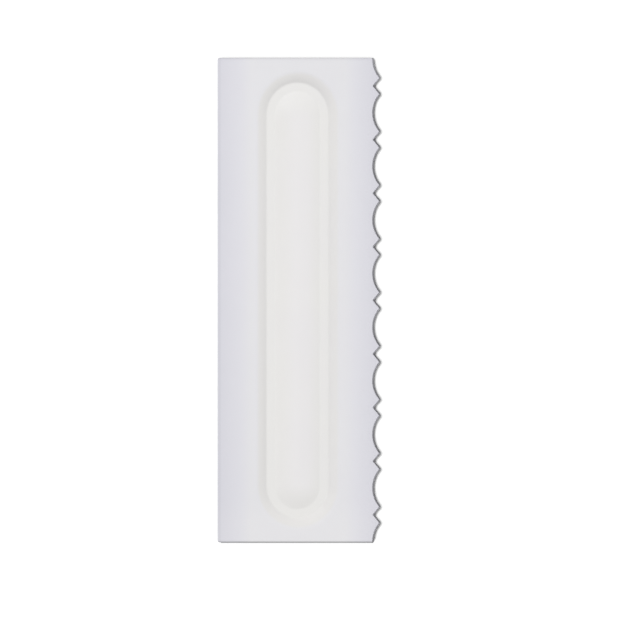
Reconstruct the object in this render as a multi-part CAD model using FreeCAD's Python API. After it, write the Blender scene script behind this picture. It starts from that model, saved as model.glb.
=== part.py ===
import FreeCAD, Part
import math
import os

# Cake scraper: one moulded plastic blade with a plain long edge, a long edge cut into
# scallops and V notches, and the same long round-ended grip raised on both faces.
# Millimetres. +X points to the toothed edge, +Y along the length, +Z out of the front.

# Blade: a thick land carries the grip, and a thin flat strip runs along each long edge
blade_length = 226.0
blade_width = 79.1
land_thickness = 3.4
edge_thickness = 3.0
land_margin = 1.0
strip_width = 6.0
plain_corner_radius = 1.0
toothed_corner_radius = 0.6
edge_bevel = 0.3

# Toothed edge: depths are from the line through the tips
tooth_pitch = 25.0
notch_width = 7.5
notch_depth = 3.25
scallop_depth = 3.35
tip_radius = 0.5

# Grip: a flat rim round a shallow finger dish, flowing out to the blade. Its offset is
# from the blade's middle towards the plain edge.
grip_offset = 0.1
grip_end_margin = 11.5
grip_width = 30.2
rim_width = 4.1
rim_height = 1.1
rim_rounding = 2.5
dish_depth = 1.0
foot_width = 6.0

# How far the cutting sections run past the blade, and the most that a wall may slope
overrun = 1.0
level_slope = 0.01

tip_x = blade_width / 2
plain_edge_x = -tip_x
grip_x = -grip_offset
half_length = blade_length / 2
half_land = land_thickness / 2
foot_radius = grip_width / 2 + foot_width
grip_end_y = half_length - grip_end_margin - grip_width / 2
crest_z = half_land + rim_height
dish_z = crest_z - dish_depth


def point(x, y, z):
    return FreeCAD.Vector(x, y, z)


def line(start, end):
    return Part.LineSegment(start, end).toShape()


def arc(start, middle, end):
    return Part.Arc(start, middle, end).toShape()


def arc_radius(run, rise):
    """Radius of an arc that starts level and rises by rise over run."""
    return (run ** 2 + rise ** 2) / (2 * rise)


def face(edges):
    return Part.Face(Part.Wire(Part.sortEdges(edges)[0]))


def prism(edges, direction):
    return face(edges).extrude(direction)


def scallop_x(offset):
    """Place of a scallop's curve, offset along the edge from the scallop's middle."""
    half_chord = (tooth_pitch - notch_width) / 2
    radius = arc_radius(half_chord, scallop_depth)
    return tip_x - scallop_depth + radius - math.sqrt(radius ** 2 - offset ** 2)


def scallop(y_start, y_end, y_middle_of_scallop):
    """One scallop's curve between two places along the toothed edge."""
    places = [y_start, (y_start + y_end) / 2, y_end]
    return arc(*[point(scallop_x(y - y_middle_of_scallop), y, 0) for y in places])


def outline():
    """The blade's outline, with sharp tips and corners."""
    notch_count = round(blade_length / tooth_pitch)
    notches = [(i - (notch_count - 1) / 2) * tooth_pitch for i in range(notch_count)]
    half_notch = notch_width / 2
    edges = []
    for y in notches:
        valley = point(tip_x - notch_depth, y, 0)
        edges.append(line(point(tip_x, y - half_notch, 0), valley))
        edges.append(line(valley, point(tip_x, y + half_notch, 0)))
    for y in notches[:-1]:
        edges.append(scallop(y + half_notch, y + tooth_pitch - half_notch, y + tooth_pitch / 2))
    last_middle = notches[-1] + tooth_pitch / 2
    edges.append(scallop(-half_length, notches[0] - half_notch, -last_middle))
    edges.append(scallop(notches[-1] + half_notch, half_length, last_middle))
    corner_x = scallop_x(half_length - last_middle)
    corners = [
        point(corner_x, half_length, 0),
        point(plain_edge_x, half_length, 0),
        point(plain_edge_x, -half_length, 0),
        point(corner_x, -half_length, 0),
    ]
    for start, end in zip(corners, corners[1:]):
        edges.append(line(start, end))
    return edges


def round_upright(body, radius, chosen):
    """The body with a radius on each upright edge whose place is chosen."""
    upright = [e for e in body.Edges if e.BoundBox.ZLength > land_thickness]
    return body.makeFillet(radius, [e for e in upright if chosen(e.CenterOfMass)])


def rounded_prism():
    """The outline through the blade's thickness, with its upright edges rounded."""
    depth = land_thickness + 2 * overrun
    body = prism(outline(), point(0, 0, depth))
    body.translate(point(0, 0, -depth / 2))
    near_end = half_length - tip_radius
    body = round_upright(body, tip_radius, lambda p: p.x > grip_x and abs(p.y) < near_end)
    body = round_upright(body, toothed_corner_radius, lambda p: p.x > grip_x and abs(p.y) > near_end)
    return round_upright(body, plain_corner_radius, lambda p: p.x < grip_x)


def thinning_curve(from_x, to_x, side):
    """One face's fall from the land to an edge strip, level where it meets each."""
    run = to_x - from_x
    drop = (land_thickness - edge_thickness) / 2
    radius = arc_radius(run / 2, drop / 2)
    quarter_fall = radius - math.sqrt(radius ** 2 - (run / 4) ** 2)
    falls = [0, quarter_fall, drop / 2, drop - quarter_fall, drop]
    return [point(from_x + i * run / 4, 0, side * (half_land - f)) for i, f in enumerate(falls)]


def thickness_bar():
    """The blade's cross-section, run along its whole length."""
    land = foot_radius + land_margin
    left, right = grip_x - land, grip_x + land
    left_strip, right_strip = plain_edge_x + strip_width, tip_x - strip_width
    left_end, right_end = plain_edge_x - overrun, tip_x + overrun
    half_edge = edge_thickness / 2
    edges = []
    for side in (1, -1):
        edges.append(line(point(left, 0, side * half_land), point(right, 0, side * half_land)))
        for land_x, strip_x, end_x in ((left, left_strip, left_end), (right, right_strip, right_end)):
            curve = thinning_curve(land_x, strip_x, side)
            edges.append(arc(*curve[:3]))
            edges.append(arc(*curve[2:]))
            edges.append(line(curve[-1], point(end_x, 0, side * half_edge)))
    for end_x in (left_end, right_end):
        edges.append(line(point(end_x, 0, half_edge), point(end_x, 0, -half_edge)))
    run = blade_length + 2 * overrun
    bar = prism(edges, point(0, run, 0))
    bar.translate(point(0, -run / 2, 0))
    return bar


def is_wall(surface):
    """Whether a face of the blade is part of its upright outline."""
    u0, u1, v0, v1 = surface.ParameterRange
    return abs(surface.normalAt((u0 + u1) / 2, (v0 + v1) / 2).z) < level_slope


def blade():
    """The flat blade, its whole outline broken by a small bevel on both faces."""
    body = rounded_prism().common(thickness_bar())
    walls = [surface for surface in body.Faces if is_wall(surface)]
    edges = [edge for wall in walls for edge in wall.Edges]
    # An upright edge has its middle halfway up, a border edge has it near a face.
    border = [edge for edge in edges if abs(edge.CenterOfMass.z) > edge_thickness / 4]
    return body.makeChamfer(edge_bevel, border)


def blend(run, rise):
    """An arc that leaves the level and meets a crest through the rim's rounding.

    Gives the arc's middle, the point where the rounding takes over, the rounding's
    middle, and the point where it reaches the crest, as (along, up).
    """
    radius = arc_radius(run, rise)
    both = radius + rim_rounding
    reach = math.sqrt(rise * (2 * both - rise))
    turn = math.asin(reach / both)
    half_sine, half_versine = math.sin(turn / 2), 1 - math.cos(turn / 2)
    arc_middle = (radius * half_sine, radius * half_versine)
    arc_end = (radius * math.sin(turn), radius * (1 - math.cos(turn)))
    rounding_middle = (reach - rim_rounding * half_sine, rise - rim_rounding * half_versine)
    return arc_middle, arc_end, rounding_middle, (reach, rise)


def grip_curve(side):
    """One face of the grip's half section, from its middle out to its foot."""
    dish = [point(0, 0, side * dish_z)]
    for along, up in blend(grip_width / 2 - rim_width, dish_depth):
        dish.append(point(along, 0, side * (dish_z + up)))
    foot = [point(foot_radius, 0, side * half_land)]
    for along, up in blend(foot_width, rim_height):
        foot.append(point(foot_radius - along, 0, side * (half_land + up)))
    return [
        arc(dish[0], dish[1], dish[2]),
        arc(dish[2], dish[3], dish[4]),
        line(dish[4], foot[4]),
        arc(foot[4], foot[3], foot[2]),
        arc(foot[2], foot[1], foot[0]),
    ]


def grip():
    """The raised grip through the whole thickness, out to where it meets the blade."""
    edges = grip_curve(1) + grip_curve(-1)
    edges.append(line(point(0, 0, dish_z), point(0, 0, -dish_z)))
    edges.append(line(point(foot_radius, 0, half_land), point(foot_radius, 0, -half_land)))
    section = face(edges)
    centre, upright = point(0, 0, 0), point(0, 0, 1)
    half_run = section.extrude(point(0, 2 * grip_end_y, 0))
    half_run.translate(point(0, -grip_end_y, 0))
    other_half = half_run.copy()
    other_half.rotate(centre, upright, 180)
    top_end = section.revolve(centre, upright, 180)
    top_end.translate(point(0, grip_end_y, 0))
    bottom_end = section.revolve(centre, upright, -180)
    bottom_end.translate(point(0, -grip_end_y, 0))
    body = half_run.fuse([other_half, top_end, bottom_end]).removeSplitter()
    body.translate(point(grip_x, 0, 0))
    return body


def grip_pocket():
    """The round-ended hole in the blade that the grip fills."""
    depth = land_thickness + 2 * overrun
    low = -depth / 2
    pocket = Part.makeBox(
        2 * foot_radius, 2 * grip_end_y, depth, point(grip_x - foot_radius, -grip_end_y, low)
    )
    ends = [
        Part.makeCylinder(foot_radius, depth, point(grip_x, y, low))
        for y in (-grip_end_y, grip_end_y)
    ]
    return pocket.fuse(ends).removeSplitter()


def scraper():
    """The whole scraper, its middle over the origin and its back rim on the ground."""
    body = blade().cut(grip_pocket()).fuse(grip()).removeSplitter()
    solid = body.Solids[0]
    box = solid.optimalBoundingBox(False, False)
    solid.translate(point(-(box.XMin + box.XMax) / 2, 0, crest_z))
    return solid


os.makedirs("parts", exist_ok=True)
shape = scraper()
box = shape.optimalBoundingBox(False, False)
print("valid", shape.isValid(), "solids", len(shape.Solids), "faces", len(shape.Faces))
print("size", round(box.XLength, 3), round(box.YLength, 3), round(box.ZLength, 3))
print("volume", round(shape.Volume, 1))
shape.exportStep("parts/scraper.step")
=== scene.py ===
import math

import bpy
from mathutils import Matrix, Vector
from mathutils.geometry import delaunay_2d_cdt


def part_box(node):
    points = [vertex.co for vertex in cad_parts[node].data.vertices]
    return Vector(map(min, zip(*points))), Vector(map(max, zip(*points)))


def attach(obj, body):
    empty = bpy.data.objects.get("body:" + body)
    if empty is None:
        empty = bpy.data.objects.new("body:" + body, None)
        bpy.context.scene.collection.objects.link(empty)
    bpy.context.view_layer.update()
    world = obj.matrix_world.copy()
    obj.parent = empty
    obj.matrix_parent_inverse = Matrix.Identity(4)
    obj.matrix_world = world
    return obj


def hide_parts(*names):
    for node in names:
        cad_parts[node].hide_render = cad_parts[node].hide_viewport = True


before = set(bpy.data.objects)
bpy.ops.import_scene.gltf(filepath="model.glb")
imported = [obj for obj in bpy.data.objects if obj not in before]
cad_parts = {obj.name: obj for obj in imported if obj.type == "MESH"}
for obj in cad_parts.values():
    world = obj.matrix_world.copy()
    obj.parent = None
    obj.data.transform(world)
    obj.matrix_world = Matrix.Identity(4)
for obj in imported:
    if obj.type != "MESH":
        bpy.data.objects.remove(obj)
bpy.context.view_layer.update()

MM = 0.001

# The blade, with the same sizes as the solid that it replaces
BLADE_WIDTH = 79.1 * MM
LAND_HALF_THICKNESS = 1.7 * MM
EDGE_HALF_THICKNESS = 1.5 * MM
LAND_MARGIN = 1.0 * MM
STRIP_WIDTH = 6.0 * MM
PLAIN_CORNER_RADIUS = 1.0 * MM
TOOTHED_CORNER_RADIUS = 0.6 * MM
BORDER_RADIUS = 0.3 * MM

# The toothed edge
TOOTH_PITCH = 25.0 * MM
NOTCH_WIDTH = 7.5 * MM
NOTCH_DEPTH = 3.25 * MM
SCALLOP_DEPTH = 3.35 * MM
TIP_RADIUS = 0.5 * MM

# The grip
GRIP_OFFSET = 0.1 * MM
GRIP_END_MARGIN = 11.5 * MM
GRIP_WIDTH = 30.2 * MM
RIM_WIDTH = 4.1 * MM
RIM_HEIGHT = 1.1 * MM
RIM_ROUNDING = 2.5 * MM
DISH_DEPTH = 1.0 * MM
FOOT_WIDTH = 6.0 * MM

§

Extract, word for word, the line containing "solid = body.Solids[0]", the line containing "before = set(bpy.data.objects)", and every line between them.

    solid = body.Solids[0]
    box = solid.optimalBoundingBox(False, False)
    solid.translate(point(-(box.XMin + box.XMax) / 2, 0, crest_z))
    return solid


os.makedirs("parts", exist_ok=True)
shape = scraper()
box = shape.optimalBoundingBox(False, False)
print("valid", shape.isValid(), "solids", len(shape.Solids), "faces", len(shape.Faces))
print("size", round(box.XLength, 3), round(box.YLength, 3), round(box.ZLength, 3))
print("volume", round(shape.Volume, 1))
shape.exportStep("parts/scraper.step")
=== scene.py ===
import math

import bpy
from mathutils import Matrix, Vector
from mathutils.geometry import delaunay_2d_cdt


def part_box(node):
    points = [vertex.co for vertex in cad_parts[node].data.vertices]
    return Vector(map(min, zip(*points))), Vector(map(max, zip(*points)))


def attach(obj, body):
    empty = bpy.data.objects.get("body:" + body)
    if empty is None:
        empty = bpy.data.objects.new("body:" + body, None)
        bpy.context.scene.collection.objects.link(empty)
    bpy.context.view_layer.update()
    world = obj.matrix_world.copy()
    obj.parent = empty
    obj.matrix_parent_inverse = Matrix.Identity(4)
    obj.matrix_world = world
    return obj


def hide_parts(*names):
    for node in names:
        cad_parts[node].hide_render = cad_parts[node].hide_viewport = True


before = set(bpy.data.objects)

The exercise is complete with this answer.